Not much to tell today I suppose. We stopped in at Dick's Dome Shelter for a break. It was really oddly shaped, small and almost spherical, not super efficient with space. Later on at Manassas Gap there were a bunch of section hikers staying. A couple had some little 1oz Captain
Morgan bottles, and since they are going home tomorrow they gave 'em to us to spice up our lemonade. We also met Tim and Christine who are hiking to the end of VA. Tim is from New Zealand and we talked about rugby and stuff. They are cool people so hopefully we'll see them further down trail.

Ramen and Cars, a Lunch any Hiker Should Expect

9-5-09 day 95
start: Blackburn Trail Center, VA
end: Sam Moore Shelter, VA
daily mileage: 10.9
total mileage: 1188.2

As great as Blackburn was, it was .3 miles off the trail down a pretty steep hill. After climbing back up we got on trail and headed south. Pretty quickly we entered the infamous "Roller Coaster". When the trail was established through this section the park service was only able to buy a narrow corridor. What this means for us is that the trail has no ridge to follow and instead goes straight up and down about ten hills in a row,up, down, up, down. Nothing two seasoned manly hikers can't handle.

For lunch we stopped into the "Bears Den Hostel". It was right off the trail and we'd heard it was awesome so while we didn't plan to stay we went over to eat. In order to get into the hiker area in the we even had to solve a riddle! While not quite as awesome as Monty Python Bridge of Death, we had to refer to our guide book for a mileage to use as the door code, fun! The place did seem pretty great and even had a microwave so we could nuke our Ramen. They also had a TV and DVD player so we watched Cars during lunch.

After our extended movie lunch, we didn't get much further into the roller coaster before deciding it was too hot and gross to keep going and so we stopped early.

First Day Back, Feels Like the First Day

9-4-09 day 94
start: Sandy Beach @ Harpers Ferry, WV
end: Blackburn Trail Center, VA
daily mileage: 11.5
total mileage: 1177.3

As we laid out on the riverbank reading last night there was little doubt in either of our minds that the passengers of the train running over our heads could see our headlamps. No one came down to chases us off so it worked out.
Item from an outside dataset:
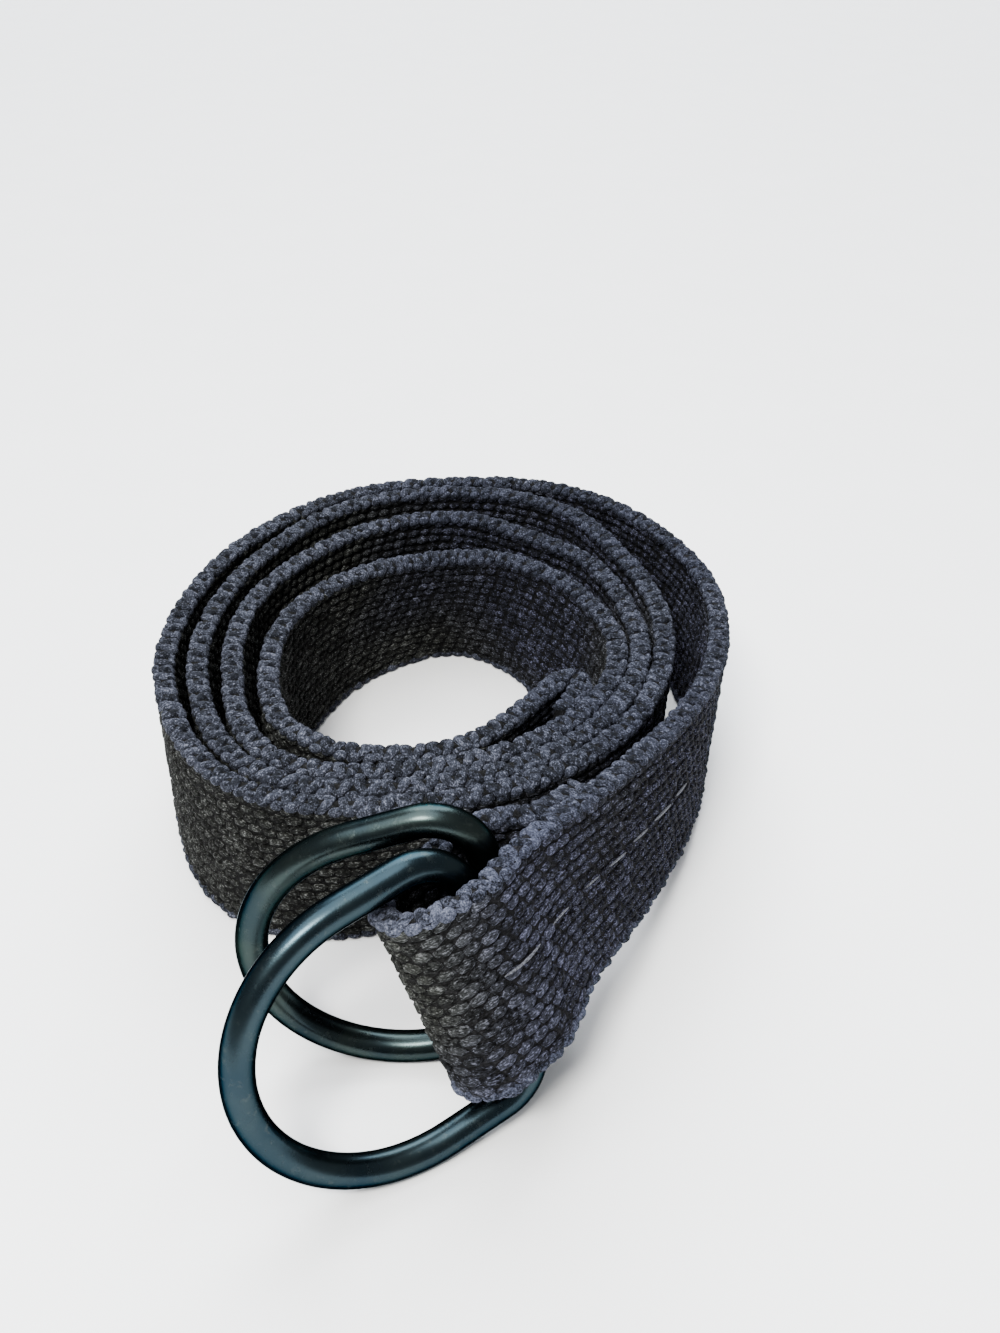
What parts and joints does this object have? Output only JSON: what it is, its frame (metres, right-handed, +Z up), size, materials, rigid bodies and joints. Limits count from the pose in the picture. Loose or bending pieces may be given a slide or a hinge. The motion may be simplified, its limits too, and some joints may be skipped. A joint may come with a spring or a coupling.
{
  "type": "double ring belt",
  "caption": "Coarse webbing belt wound on its edge into a loose coil, its outer end sewn round two D rings that hinge on their bars.",
  "frame": {"origin": "middle of the belt's outline, on the floor that it stands on", "axes": "+Z up, along the webbing's width; the two rings are at -Y, the coil at +Y"},
  "size_m": [0.1086, 0.164, 0.0495],
  "materials": {
    "webbing": "coarse matt cotton weave, faded black",
    "ring_steel": "polished dark blued steel, lightly worn"
  },
  "bodies": {
    "webbing": {"strap": "webbing"},
    "front_ring": {"ring_front": "ring_steel"},
    "back_ring": {"ring_back": "ring_steel"}
  },
  "joints": [
    {"name": "front_ring_hinge", "type": "hinge", "parent": "webbing", "child": "front_ring", "pos_m": [0.00969, -0.05935, 0.02611], "axis": [-0.3276, 0.1657, 0.9302], "range_deg": [0, 105]},
    {"name": "back_ring_hinge", "type": "hinge", "parent": "webbing", "child": "back_ring", "pos_m": [0.01173, -0.05313, 0.02893], "axis": [0.3151, -0.0612, -0.9471], "range_deg": [0, 28]}
  ]
}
Around 8 the sun was up, and in full daylight we figured we'd better pack up before any tourists came around. Since we had food in our packs for breakfast we went over to the hostel to see if we could eat on their porch. The lady let us in and we ate and chatted with some other hikers before heading over to the Appalachian Trail Conservancy (ATC).

The office here in Harpers Ferry one of a handful of AT "headquarters" along the trail. We registered ourselves and got our pictures taken as through hikers, now that we'd done he first half We were numbered 59 and 60 of the flip-floppers so far. We were surprised to find out there are only about 25 southbounders ahead of us down south. We knew we'd be at the front of the pack but had no idea we were this early.
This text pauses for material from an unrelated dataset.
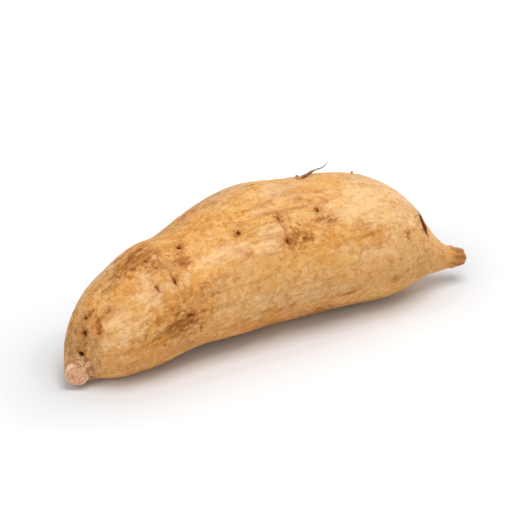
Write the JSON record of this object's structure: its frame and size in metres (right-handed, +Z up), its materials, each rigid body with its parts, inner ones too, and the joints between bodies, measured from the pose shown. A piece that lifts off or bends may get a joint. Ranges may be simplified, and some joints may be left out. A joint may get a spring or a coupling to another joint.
{
  "type": "sweet potato",
  "caption": "Whole raw sweet potato, a long swollen storage root with tan skin, lying on its side; one end broken off short, the other tapering to its stem.",
  "frame": {"origin": "on the surface that the root lies on, below the middle of its box", "axes": "+X along the root from the broken root tip to the stem end, +Z up, the root's flank with the lengthwise ridge faces -Y"},
  "size_m": [0.2, 0.066, 0.0618],
  "materials": {
    "skin": "matt, dry, thin corky skin",
    "broken_end": "dry healed flesh, fibrous",
    "rootlet": "dry fine root, matt"
  },
  "bodies": {
    "root": {"sweet_potato": "skin"}
  },
  "joints": []
}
We finally got going around 11 and hiked the little bit of trail through town we had already done. We saw our "first blaze" from three months ago and stopped for another picture. Its cool to pick up in the same spot and remember it after so much time. In just a short hike out of town the trail feels so different. Compared to NH and ME its so smooth, with no rocks and roots to climb over, and there's no conifers anywhere! Additionally we are alone again, without any trail friends, and it does feel eerily familiar to when we started back in June.

After lunch we found a huge beehive up in tree and decided to throw rocks at it. They all came out really mad so we ran away. I also got stung by a bee about an hour later. These events are unrelated.

We took a short 11.5 miles to the Blackburn Trail Center, a PATC run lodge. We were just expecting a nice roof over our heads instead of a shelter, but when we got there we were informed that dinner would be ready in 45 minutes! The two of us and a couple other section hikers tucked into a massive amount of spaghetti, followed by brownies, awesome!

Saturday, September 12, 2009

Back in Harper's!

9-3-09 day 93
start: Steve's place in Washington D.C.
end: Sandy Beach in Harper's Ferry, WV
daily mileage: lots that don't count
total mileage: 1165.8

This is it - our last day of vacation! Tomorrow, it's back to work hiking! :-)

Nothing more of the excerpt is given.